Naturally, though, if you and your friends are well-versed in discussing sexuality and sexual diversity and all of you have a similar attitude and a strong no-recriminations policy if it doesn’t quite go as planned, then wonderful fun can be had on either a one off or a regular basis. Placing or responding to a contact advert offers more control and more choice: anyone placing an ad, at least, is showing some commitment to the idea, though sometimes respondents are in search of wank-fodder rather than reality. Naturally,
the usual rules of meeting in public for a chat first and a universal bottle-out option should apply. The third possibility, particularly for anyone feeling keen but a little tentative, is to go to some kind of play party, whether swing or fetish.

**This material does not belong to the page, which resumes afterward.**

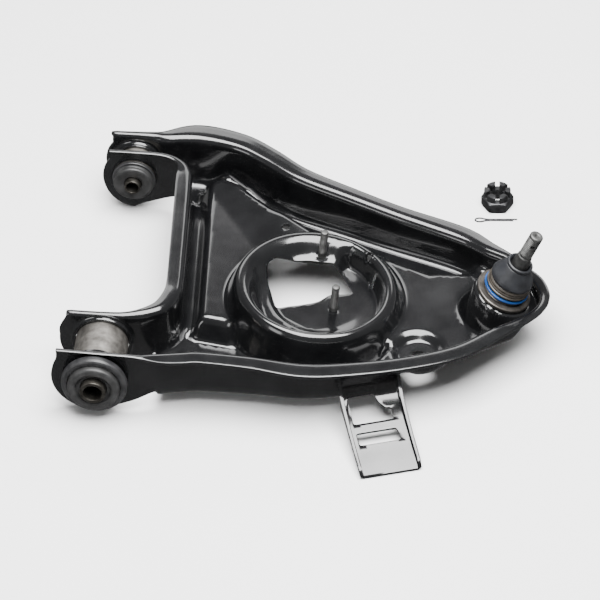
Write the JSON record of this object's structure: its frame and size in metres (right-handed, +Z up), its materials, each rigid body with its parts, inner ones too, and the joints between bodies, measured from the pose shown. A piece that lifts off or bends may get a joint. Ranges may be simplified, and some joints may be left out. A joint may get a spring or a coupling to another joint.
{
  "type": "suspension control arm",
  "caption": "Pressed-steel lower suspension control arm with rubber bushes, a spring pocket, shock studs, a bump-stop bracket and a swivelling ball joint, its castle nut and pin beside it.",
  "frame": {"origin": "centre of the bounding box on the floor the arm lies on", "axes": "+X from the bush axis towards the ball joint, +Y along the bush axis towards the rear bush, +Z up"},
  "size_m": [0.4818, 0.4401, 0.1368],
  "materials": {
    "black_paint": "gloss black coating",
    "sleeve_steel": "bare satin steel",
    "bush_rubber": "matt black rubber",
    "inner_sleeve_steel": "dark satin steel",
    "bush_flange_paint": "satin black",
    "joint_housing_steel": "dark phosphated steel",
    "joint_seat": "moulded bearing plastic",
    "spring_steel": "spring steel",
    "stud_phosphate": "grey phosphated steel",
    "boot_rubber": "satin black rubber",
    "clamp_ring_blue": "blue band",
    "fitting_zinc": "zinc-plated steel",
    "nut_black_oxide": "black oxide"
  },
  "bodies": {
    "arm": {"arm_stamping": "black_paint", "bump_stop_bracket": "black_paint", "front_bush_outer_sleeve": "sleeve_steel", "front_bush_flange": "bush_flange_paint", "front_bush_rubber": "bush_rubber", "rear_bush_outer_sleeve": "sleeve_steel", "rear_bush_flange": "bush_flange_paint", "rear_bush_rubber": "bush_rubber", "ball_joint_housing": "joint_housing_steel", "ball_joint_cover": "joint_housing_steel", "ball_seat_upper": "joint_seat", "ball_seat_lower": "joint_seat", "preload_spring": "spring_steel", "grease_fitting": "fitting_zinc", "boot_clamp_ring": "clamp_ring_blue", "dust_boot_lower": "boot_rubber", "shock_stud_front": "stud_phosphate", "shock_stud_rear": "stud_phosphate"},
    "front_bush_core": {"front_bush_inner_sleeve": "inner_sleeve_steel"},
    "rear_bush_core": {"rear_bush_inner_sleeve": "inner_sleeve_steel"},
    "boot_top": {"dust_boot_upper": "boot_rubber"},
    "boot_lip": {"boot_lip_ring": "boot_rubber"},
    "stud": {"ball_stud": "stud_phosphate"},
    "nut": {"castle_nut": "nut_black_oxide"},
    "pin": {"cotter_pin": "nut_black_oxide"}
  },
  "joints": [
    {"name": "front_bush_turn", "type": "hinge", "parent": "arm", "child": "front_bush_core", "pos_m": [-0.1964, -0.1191, 0.042], "axis": [0, 1, 0], "range_deg": [-20, 20], "stiffness_Nm_per_rad": 20},
    {"name": "rear_bush_turn", "type": "hinge", "parent": "arm", "child": "rear_bush_core", "pos_m": [-0.1964, 0.1689, 0.042], "axis": [0, 1, 0], "range_deg": [-20, 20], "stiffness_Nm_per_rad": 12},
    {"name": "ball_tilt_travel", "type": "hinge", "parent": "arm", "child": "boot_top", "pos_m": [0.18874, 0.0129, 0.04469], "axis": [0, 1, 0], "range_deg": [-14, 14], "deforming": ["dust_boot_lower", "dust_boot_upper"]},
    {"name": "ball_tilt_side", "type": "hinge", "parent": "boot_top", "child": "boot_lip", "pos_m": [0.18874, 0.0129, 0.04469], "axis": [0.9205, 0, -0.3907], "range_deg": [-14, 14]},
    {"name": "ball_spin", "type": "hinge", "parent": "boot_lip", "child": "stud", "pos_m": [0.18874, 0.0129, 0.04469], "axis": [0.3907, 0, 0.9205], "continuous": true},
    {"name": "nut_lift", "type": "slide", "parent": "arm", "child": "nut", "axis": [0, 0, 1], "range_m": [0, 0.12]},
    {"name": "pin_lift", "type": "slide", "parent": "arm", "child": "pin", "axis": [0, 0, 1], "range_m": [0, 0.12]}
  ]
}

This offers a choice of erotic companions in the flesh and the chance to watch how other people do it and, at a well-run party, you shouldn’t feel under pressure to get involved with anyone or anything that doesn’t appeal. These days, also, many more party-planners admit and even encourage single men, so there is no need to feel discriminated against if that is you. As long as you remember that everyone is entitled to a good time and simple human consideration, including yourself, and that venturing outside the socially-sanctioned
lifetime monotony tribe will not get you struck down by lightning bolts, then you, too, could soon be finding out that, just like they said in the nineties, Three is a Magic Number.